— START OF RAW RECORDS —

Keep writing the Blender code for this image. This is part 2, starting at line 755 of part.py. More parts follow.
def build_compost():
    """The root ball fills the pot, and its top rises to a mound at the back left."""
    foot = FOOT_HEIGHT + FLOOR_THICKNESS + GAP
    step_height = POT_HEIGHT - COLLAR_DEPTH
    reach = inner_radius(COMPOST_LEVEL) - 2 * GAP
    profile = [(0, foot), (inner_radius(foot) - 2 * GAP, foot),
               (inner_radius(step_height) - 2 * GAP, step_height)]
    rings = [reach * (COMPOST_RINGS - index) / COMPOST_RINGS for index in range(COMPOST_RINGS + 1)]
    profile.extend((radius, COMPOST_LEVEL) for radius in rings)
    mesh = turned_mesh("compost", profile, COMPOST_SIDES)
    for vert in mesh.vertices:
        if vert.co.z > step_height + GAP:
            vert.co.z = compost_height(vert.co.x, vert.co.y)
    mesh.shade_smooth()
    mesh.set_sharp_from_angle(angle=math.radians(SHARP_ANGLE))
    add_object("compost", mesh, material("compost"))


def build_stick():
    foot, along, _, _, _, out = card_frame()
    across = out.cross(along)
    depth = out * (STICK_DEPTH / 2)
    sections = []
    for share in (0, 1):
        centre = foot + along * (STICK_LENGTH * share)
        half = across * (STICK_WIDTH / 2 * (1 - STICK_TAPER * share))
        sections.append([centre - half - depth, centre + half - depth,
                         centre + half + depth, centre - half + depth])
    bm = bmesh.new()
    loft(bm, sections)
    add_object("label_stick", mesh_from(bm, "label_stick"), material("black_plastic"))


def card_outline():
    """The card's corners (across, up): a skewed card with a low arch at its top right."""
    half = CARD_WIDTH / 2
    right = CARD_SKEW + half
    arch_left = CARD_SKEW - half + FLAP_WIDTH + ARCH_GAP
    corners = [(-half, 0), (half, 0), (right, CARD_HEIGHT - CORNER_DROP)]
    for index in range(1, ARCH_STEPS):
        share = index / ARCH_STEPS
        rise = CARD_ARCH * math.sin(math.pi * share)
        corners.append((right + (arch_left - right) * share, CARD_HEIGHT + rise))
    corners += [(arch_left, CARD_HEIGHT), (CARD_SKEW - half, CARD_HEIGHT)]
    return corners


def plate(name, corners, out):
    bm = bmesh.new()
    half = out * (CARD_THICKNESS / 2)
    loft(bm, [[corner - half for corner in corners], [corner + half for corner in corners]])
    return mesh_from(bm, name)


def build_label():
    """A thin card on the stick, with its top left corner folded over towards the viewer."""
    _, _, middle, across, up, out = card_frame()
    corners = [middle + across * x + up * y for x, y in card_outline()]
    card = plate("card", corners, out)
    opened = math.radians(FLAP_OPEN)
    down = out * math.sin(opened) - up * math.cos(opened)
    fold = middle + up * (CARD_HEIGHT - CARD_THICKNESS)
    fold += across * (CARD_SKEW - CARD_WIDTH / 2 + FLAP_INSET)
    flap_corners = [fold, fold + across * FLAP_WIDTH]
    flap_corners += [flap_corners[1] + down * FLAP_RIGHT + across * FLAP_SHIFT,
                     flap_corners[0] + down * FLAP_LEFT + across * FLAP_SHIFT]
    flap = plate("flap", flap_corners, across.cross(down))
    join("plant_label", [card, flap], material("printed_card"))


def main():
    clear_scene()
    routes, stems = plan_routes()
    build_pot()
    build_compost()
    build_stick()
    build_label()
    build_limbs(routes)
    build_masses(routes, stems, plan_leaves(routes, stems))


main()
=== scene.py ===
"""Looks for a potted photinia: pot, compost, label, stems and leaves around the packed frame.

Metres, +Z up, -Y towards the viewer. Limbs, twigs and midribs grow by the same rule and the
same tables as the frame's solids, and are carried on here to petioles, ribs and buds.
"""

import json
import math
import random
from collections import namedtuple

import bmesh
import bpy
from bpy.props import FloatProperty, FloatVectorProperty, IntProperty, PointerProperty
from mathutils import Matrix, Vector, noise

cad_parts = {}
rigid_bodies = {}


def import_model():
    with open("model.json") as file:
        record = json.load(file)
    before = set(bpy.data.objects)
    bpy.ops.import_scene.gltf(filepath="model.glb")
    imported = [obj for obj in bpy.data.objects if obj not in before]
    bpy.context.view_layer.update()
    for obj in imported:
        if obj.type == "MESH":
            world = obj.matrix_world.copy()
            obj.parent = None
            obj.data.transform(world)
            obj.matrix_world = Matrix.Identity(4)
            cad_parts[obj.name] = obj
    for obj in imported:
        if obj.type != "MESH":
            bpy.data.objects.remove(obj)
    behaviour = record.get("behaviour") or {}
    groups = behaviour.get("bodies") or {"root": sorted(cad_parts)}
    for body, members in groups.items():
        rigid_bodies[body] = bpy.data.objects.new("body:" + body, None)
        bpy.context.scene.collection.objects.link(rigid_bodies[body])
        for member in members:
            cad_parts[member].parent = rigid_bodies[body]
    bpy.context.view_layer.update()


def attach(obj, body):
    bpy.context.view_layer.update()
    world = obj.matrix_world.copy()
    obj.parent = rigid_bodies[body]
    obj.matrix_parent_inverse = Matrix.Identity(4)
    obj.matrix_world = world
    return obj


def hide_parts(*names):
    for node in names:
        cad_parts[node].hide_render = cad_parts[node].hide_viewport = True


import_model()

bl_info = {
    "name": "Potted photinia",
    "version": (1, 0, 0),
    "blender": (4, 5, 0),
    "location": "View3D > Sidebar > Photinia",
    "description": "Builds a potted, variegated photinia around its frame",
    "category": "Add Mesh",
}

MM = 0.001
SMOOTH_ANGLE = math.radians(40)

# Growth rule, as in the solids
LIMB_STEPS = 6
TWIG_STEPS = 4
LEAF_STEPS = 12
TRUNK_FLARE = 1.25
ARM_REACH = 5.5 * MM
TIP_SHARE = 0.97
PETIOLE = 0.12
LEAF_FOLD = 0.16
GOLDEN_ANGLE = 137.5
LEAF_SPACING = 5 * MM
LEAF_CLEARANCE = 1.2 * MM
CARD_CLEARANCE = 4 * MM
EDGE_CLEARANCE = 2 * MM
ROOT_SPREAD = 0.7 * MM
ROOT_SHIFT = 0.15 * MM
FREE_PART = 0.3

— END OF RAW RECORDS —
— START OF RAW RECORDS —

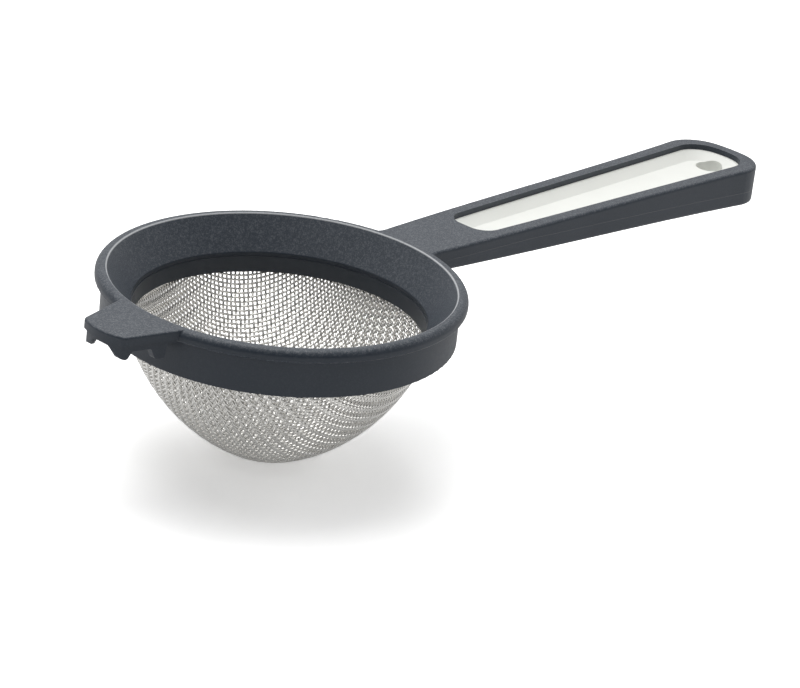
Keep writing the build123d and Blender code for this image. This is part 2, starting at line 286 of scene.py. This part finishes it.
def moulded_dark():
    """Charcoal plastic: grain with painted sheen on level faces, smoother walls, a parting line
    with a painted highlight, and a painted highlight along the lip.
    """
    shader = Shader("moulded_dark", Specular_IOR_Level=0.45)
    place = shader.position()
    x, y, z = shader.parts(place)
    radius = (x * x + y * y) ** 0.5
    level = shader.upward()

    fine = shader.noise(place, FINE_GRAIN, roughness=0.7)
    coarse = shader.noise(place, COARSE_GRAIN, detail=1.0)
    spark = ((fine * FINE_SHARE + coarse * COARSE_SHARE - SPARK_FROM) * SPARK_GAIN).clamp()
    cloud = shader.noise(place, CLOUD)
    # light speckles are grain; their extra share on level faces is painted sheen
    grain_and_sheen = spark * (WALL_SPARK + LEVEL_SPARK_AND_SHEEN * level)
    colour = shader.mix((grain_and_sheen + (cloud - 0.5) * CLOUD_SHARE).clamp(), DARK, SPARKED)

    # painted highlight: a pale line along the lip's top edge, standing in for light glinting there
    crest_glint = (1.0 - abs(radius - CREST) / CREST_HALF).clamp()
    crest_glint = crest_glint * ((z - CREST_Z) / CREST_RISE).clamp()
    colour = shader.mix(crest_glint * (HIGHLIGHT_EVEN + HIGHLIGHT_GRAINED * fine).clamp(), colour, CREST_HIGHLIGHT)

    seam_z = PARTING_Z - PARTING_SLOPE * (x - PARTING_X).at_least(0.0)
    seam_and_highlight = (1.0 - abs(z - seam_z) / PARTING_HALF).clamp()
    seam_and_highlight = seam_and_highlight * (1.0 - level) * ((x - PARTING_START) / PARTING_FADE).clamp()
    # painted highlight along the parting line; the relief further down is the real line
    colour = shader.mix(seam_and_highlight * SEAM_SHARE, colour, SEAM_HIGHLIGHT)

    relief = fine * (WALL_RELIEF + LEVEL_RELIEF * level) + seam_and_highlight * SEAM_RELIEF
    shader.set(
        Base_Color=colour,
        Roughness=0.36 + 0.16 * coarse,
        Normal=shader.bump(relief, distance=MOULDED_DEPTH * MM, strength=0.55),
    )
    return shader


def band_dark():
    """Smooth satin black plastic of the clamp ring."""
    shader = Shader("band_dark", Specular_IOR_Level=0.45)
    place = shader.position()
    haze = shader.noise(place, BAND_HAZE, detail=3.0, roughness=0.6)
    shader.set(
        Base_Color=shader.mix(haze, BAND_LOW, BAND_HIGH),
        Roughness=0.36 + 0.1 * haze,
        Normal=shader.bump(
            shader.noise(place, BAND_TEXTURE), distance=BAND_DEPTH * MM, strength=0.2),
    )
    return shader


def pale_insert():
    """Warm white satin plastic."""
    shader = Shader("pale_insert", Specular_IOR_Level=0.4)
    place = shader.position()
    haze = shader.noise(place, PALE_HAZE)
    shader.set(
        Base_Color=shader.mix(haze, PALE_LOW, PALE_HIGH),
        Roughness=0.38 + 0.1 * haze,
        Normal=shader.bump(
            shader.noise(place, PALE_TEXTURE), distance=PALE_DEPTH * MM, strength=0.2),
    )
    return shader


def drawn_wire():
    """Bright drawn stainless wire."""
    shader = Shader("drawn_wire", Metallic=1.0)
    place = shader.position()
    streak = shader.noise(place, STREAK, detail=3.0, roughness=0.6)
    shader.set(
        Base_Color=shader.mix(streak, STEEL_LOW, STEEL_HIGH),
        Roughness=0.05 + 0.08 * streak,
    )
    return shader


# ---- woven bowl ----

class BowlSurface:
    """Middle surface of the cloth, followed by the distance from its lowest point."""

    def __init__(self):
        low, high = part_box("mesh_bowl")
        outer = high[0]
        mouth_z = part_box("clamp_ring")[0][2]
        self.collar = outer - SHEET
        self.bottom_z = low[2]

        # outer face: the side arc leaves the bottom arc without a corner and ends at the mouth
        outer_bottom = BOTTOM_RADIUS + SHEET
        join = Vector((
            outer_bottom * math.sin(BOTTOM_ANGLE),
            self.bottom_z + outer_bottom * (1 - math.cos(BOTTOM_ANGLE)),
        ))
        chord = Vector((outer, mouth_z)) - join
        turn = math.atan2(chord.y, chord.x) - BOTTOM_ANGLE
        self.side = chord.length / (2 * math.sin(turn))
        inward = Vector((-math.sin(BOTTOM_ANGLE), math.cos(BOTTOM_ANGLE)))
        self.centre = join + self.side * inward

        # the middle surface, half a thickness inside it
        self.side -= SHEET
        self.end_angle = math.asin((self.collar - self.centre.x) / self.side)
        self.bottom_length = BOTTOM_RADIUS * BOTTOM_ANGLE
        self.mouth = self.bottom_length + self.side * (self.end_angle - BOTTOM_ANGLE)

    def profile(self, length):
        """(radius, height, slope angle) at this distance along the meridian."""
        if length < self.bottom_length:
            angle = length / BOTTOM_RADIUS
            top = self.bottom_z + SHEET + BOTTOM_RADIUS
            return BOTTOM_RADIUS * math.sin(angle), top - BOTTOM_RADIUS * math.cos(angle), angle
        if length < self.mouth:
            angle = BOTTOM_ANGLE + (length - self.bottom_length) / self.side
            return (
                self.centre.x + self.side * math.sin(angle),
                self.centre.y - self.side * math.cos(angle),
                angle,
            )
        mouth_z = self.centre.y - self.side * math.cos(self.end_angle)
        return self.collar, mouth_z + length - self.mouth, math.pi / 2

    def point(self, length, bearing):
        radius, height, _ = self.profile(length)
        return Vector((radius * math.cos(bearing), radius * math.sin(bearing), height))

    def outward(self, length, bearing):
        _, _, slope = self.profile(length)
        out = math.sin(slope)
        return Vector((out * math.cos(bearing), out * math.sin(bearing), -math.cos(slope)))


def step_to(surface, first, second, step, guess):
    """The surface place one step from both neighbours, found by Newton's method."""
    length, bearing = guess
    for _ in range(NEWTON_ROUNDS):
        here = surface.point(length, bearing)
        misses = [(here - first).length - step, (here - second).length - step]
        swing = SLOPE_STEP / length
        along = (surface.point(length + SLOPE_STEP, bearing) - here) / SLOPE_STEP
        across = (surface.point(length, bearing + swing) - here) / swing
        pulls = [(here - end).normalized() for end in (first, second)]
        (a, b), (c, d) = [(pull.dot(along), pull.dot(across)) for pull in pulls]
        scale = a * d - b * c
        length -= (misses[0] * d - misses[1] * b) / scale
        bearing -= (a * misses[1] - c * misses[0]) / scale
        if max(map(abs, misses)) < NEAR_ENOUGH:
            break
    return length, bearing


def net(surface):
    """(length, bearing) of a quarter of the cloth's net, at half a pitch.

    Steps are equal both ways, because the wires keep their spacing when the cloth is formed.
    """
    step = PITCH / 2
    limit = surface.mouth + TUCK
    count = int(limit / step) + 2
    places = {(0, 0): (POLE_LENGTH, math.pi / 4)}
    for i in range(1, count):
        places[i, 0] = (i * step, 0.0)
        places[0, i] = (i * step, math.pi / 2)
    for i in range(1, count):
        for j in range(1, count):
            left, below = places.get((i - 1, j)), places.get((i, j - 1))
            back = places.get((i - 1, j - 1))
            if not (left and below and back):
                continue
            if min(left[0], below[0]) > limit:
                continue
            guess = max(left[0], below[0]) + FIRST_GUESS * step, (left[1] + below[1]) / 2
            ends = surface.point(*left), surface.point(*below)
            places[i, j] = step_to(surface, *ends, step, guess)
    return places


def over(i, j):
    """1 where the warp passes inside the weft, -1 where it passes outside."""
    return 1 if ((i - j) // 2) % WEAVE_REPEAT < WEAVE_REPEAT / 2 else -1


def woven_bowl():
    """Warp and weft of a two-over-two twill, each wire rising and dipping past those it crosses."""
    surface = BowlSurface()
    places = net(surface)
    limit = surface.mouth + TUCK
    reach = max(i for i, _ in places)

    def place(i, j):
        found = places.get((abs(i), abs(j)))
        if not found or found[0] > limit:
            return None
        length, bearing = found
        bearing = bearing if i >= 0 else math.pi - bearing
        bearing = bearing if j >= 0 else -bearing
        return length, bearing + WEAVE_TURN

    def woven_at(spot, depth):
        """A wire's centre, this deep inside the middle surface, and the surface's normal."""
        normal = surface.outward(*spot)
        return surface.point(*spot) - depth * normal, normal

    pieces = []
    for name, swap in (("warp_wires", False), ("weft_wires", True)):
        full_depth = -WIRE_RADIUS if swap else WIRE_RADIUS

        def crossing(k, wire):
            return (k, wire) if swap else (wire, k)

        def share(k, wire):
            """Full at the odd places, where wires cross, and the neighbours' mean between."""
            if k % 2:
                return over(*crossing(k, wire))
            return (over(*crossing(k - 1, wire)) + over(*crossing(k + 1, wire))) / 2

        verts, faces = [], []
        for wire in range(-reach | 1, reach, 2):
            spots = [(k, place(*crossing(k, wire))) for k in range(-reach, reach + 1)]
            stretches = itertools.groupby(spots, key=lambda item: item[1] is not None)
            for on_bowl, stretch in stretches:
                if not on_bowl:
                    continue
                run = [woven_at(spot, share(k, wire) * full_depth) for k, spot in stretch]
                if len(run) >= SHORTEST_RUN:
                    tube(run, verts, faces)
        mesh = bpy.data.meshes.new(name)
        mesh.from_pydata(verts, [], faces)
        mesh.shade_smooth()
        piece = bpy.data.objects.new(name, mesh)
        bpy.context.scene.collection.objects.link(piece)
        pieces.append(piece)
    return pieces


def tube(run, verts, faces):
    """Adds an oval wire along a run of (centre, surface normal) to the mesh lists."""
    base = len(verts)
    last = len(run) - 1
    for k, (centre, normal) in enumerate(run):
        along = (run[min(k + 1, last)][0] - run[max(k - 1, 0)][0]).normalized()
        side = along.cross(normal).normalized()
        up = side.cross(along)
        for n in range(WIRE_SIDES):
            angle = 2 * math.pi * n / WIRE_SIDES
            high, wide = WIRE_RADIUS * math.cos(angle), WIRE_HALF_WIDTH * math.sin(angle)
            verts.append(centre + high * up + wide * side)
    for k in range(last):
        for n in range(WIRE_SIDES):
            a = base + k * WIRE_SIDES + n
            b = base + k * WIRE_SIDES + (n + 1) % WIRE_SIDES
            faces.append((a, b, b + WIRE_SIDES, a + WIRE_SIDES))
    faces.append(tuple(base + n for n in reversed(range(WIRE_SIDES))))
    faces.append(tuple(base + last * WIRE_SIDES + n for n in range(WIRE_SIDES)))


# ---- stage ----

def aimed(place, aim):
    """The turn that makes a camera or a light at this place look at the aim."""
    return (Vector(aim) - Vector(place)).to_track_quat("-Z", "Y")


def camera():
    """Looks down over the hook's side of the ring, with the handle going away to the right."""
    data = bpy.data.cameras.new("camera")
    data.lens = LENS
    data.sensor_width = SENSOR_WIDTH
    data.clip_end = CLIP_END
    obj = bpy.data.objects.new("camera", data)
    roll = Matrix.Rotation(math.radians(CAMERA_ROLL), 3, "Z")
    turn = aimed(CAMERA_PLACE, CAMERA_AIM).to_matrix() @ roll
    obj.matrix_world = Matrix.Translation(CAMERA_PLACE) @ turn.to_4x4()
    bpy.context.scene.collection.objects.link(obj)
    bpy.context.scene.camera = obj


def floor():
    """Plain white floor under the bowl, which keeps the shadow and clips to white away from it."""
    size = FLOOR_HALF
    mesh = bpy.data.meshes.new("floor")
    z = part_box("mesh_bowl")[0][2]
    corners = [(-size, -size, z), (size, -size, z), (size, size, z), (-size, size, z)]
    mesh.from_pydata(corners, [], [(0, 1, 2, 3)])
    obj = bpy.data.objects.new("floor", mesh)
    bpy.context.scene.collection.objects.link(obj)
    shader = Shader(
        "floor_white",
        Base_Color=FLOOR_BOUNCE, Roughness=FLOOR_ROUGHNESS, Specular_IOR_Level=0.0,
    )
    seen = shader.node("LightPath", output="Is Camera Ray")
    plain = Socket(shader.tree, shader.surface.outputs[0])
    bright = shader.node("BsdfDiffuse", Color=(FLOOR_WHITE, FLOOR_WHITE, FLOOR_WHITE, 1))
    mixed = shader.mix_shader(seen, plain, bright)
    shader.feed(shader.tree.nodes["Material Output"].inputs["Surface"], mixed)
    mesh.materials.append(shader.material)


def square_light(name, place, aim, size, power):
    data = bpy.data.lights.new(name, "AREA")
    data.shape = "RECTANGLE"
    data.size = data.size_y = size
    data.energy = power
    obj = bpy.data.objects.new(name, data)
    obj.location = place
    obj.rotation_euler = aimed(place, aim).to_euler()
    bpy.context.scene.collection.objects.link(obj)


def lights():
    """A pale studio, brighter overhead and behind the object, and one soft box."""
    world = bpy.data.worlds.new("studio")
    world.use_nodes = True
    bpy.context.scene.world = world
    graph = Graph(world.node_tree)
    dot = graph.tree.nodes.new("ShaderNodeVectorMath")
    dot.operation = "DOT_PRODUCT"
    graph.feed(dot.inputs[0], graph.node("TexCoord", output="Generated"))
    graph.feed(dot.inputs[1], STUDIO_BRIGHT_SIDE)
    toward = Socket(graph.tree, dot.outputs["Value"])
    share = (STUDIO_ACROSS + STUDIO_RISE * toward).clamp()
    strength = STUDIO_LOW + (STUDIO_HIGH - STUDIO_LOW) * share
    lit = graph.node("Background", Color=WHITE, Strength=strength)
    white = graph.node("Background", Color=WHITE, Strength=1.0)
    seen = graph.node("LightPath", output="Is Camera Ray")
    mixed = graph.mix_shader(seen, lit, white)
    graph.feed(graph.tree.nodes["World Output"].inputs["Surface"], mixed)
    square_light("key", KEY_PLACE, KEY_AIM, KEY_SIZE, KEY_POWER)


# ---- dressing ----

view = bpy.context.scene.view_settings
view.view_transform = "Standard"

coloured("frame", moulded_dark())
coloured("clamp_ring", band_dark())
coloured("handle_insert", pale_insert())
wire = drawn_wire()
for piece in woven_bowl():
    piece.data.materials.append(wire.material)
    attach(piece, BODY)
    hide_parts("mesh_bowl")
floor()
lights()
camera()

— END OF RAW RECORDS —

The lines to quote run from the one containing "flap_corners += [flap_corners[1]" to the one containing "obj.parent = rigid_bodies[body]". Quote them exactly, with both of those lines, and nothing else.

» **RESULT OF THE TASK**:
    flap_corners += [flap_corners[1] + down * FLAP_RIGHT + across * FLAP_SHIFT,
                     flap_corners[0] + down * FLAP_LEFT + across * FLAP_SHIFT]
    flap = plate("flap", flap_corners, across.cross(down))
    join("plant_label", [card, flap], material("printed_card"))


def main():
    clear_scene()
    routes, stems = plan_routes()
    build_pot()
    build_compost()
    build_stick()
    build_label()
    build_limbs(routes)
    build_masses(routes, stems, plan_leaves(routes, stems))


main()
=== scene.py ===
"""Looks for a potted photinia: pot, compost, label, stems and leaves around the packed frame.

Metres, +Z up, -Y towards the viewer. Limbs, twigs and midribs grow by the same rule and the
same tables as the frame's solids, and are carried on here to petioles, ribs and buds.
"""

import json
import math
import random
from collections import namedtuple

import bmesh
import bpy
from bpy.props import FloatProperty, FloatVectorProperty, IntProperty, PointerProperty
from mathutils import Matrix, Vector, noise

cad_parts = {}
rigid_bodies = {}


def import_model():
    with open("model.json") as file:
        record = json.load(file)
    before = set(bpy.data.objects)
    bpy.ops.import_scene.gltf(filepath="model.glb")
    imported = [obj for obj in bpy.data.objects if obj not in before]
    bpy.context.view_layer.update()
    for obj in imported:
        if obj.type == "MESH":
            world = obj.matrix_world.copy()
            obj.parent = None
            obj.data.transform(world)
            obj.matrix_world = Matrix.Identity(4)
            cad_parts[obj.name] = obj
    for obj in imported:
        if obj.type != "MESH":
            bpy.data.objects.remove(obj)
    behaviour = record.get("behaviour") or {}
    groups = behaviour.get("bodies") or {"root": sorted(cad_parts)}
    for body, members in groups.items():
        rigid_bodies[body] = bpy.data.objects.new("body:" + body, None)
        bpy.context.scene.collection.objects.link(rigid_bodies[body])
        for member in members:
            cad_parts[member].parent = rigid_bodies[body]
    bpy.context.view_layer.update()


def attach(obj, body):
    bpy.context.view_layer.update()
    world = obj.matrix_world.copy()
    obj.parent = rigid_bodies[body]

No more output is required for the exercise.